みんなが自分がスンジョとの結婚を望んでいる。
スンジョへの想いが絶ちきれず辛い五年間を過ごしていたけど、みんなが祝福をして来ることが嬉しかった。
「おばさん・・・・・よろしくお願いします。」
「そうと決まったら、今からうちの弁護士に手続きをしてもらわないと・・・・これでハニちゃんは私の本当の娘になるのね。スンハちゃんも私の孫として公に披露しないと・・・・あ~幸せぇ~。忙しくなるわね・・・・」
グミは昔、ハニと一緒に住んでいた頃のように、抱きしめて頬ずりをした。
そのまま、本当に嬉しそうに病室を出て行った。
「オ・・・オンマ?」
「スンハ、起きたの?」
ずっと眠り続けていたスンハは、見慣れない場所に驚いてキョロキョロとしていた。
「ここ・・・どこ?」
「ソウルの病院よ。スンハは、覚えている?いつもキイキイと言っていたブランコの鎖が切れて落ちちゃったの・・・・いっぱい眠っている間に、オンマと・・・・・・・アッパと一緒にここに来たのよ・・・・」
全身打撲で身体が痛いのを我慢しながら、まだ顔をキョロキョロと動かして何かを探していた。
「アッパは?」
「アッパはね、直ぐに島に戻らないといけないから戻ったの・・・・スンハは少しの間、ここに入院するんだよ。

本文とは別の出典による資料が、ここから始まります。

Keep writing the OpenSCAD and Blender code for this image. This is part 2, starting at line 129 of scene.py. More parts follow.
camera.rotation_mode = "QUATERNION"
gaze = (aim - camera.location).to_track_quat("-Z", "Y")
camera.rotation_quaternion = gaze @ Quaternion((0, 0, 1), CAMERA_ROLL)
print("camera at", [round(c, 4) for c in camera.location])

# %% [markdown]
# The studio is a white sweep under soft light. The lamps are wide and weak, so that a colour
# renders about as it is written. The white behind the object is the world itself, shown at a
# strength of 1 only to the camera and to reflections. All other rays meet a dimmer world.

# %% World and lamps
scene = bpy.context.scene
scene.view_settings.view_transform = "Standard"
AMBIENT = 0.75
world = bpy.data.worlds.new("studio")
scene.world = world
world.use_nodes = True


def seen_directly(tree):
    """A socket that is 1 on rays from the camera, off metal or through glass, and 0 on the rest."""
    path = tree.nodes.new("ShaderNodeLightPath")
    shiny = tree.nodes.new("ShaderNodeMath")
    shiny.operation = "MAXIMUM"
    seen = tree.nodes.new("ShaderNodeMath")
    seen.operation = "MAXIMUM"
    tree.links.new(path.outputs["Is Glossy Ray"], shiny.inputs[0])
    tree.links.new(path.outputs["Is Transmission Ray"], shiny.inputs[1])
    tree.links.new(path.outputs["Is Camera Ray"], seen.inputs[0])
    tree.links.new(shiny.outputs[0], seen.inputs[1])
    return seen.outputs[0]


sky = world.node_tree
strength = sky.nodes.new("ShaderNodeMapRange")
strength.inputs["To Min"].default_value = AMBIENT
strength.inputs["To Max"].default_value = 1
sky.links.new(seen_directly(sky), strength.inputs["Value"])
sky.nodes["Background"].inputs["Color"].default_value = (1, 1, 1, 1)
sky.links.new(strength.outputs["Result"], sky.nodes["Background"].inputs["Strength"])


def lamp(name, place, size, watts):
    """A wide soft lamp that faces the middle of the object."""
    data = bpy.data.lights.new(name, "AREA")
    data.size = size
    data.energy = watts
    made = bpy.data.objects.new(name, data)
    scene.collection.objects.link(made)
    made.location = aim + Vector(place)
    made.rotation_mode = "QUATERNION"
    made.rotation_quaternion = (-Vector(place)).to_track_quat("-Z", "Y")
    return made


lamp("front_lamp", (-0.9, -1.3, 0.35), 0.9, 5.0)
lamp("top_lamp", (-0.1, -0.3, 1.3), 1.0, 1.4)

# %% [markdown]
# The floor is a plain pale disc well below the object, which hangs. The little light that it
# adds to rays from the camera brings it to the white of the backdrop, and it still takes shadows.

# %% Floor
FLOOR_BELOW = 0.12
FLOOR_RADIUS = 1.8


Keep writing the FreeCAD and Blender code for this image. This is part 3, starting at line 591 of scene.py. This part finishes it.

おじいちゃんと・・・・あと・・・・・ハルモニとハラボジ(*おじいちゃんとおばあちゃんですがどっちの祖父母か区別をつけるためグミとスチャンをこの呼び方にします)・・アッパの弟のウンジョお兄ちゃんも来たのよ。」
沢山の人に囲まれることが好きなスンハは嬉しそうにした。
「いっぱいだね。オンマ・・・・ペク先生の事、これからはアッパって言っていいの?」
遠慮しがちにハニに聞くスンハの言葉が、ハニはこんな小さな子供に、随分と可哀そうなことをしたと思った。
「いいよ。オンマね、アッパと結婚したの。お嫁さんのドレスはまだだけど、スンハはオ・スンハからペク・スンハに変わるんだよ。」
正式な結婚式はしていないが、スンジョが島に戻る前にスンハの首に掛けてあったチェーンから指輪を外してスンジョに渡した。
五年間の空白を埋めるにはまだ時間が掛かるが、離れていても二人の間には何の戸惑いもない。
やっとお互いがいるべき場所にいることが出来る喜びを、これから親子三人で守っていくことが夢のようだった。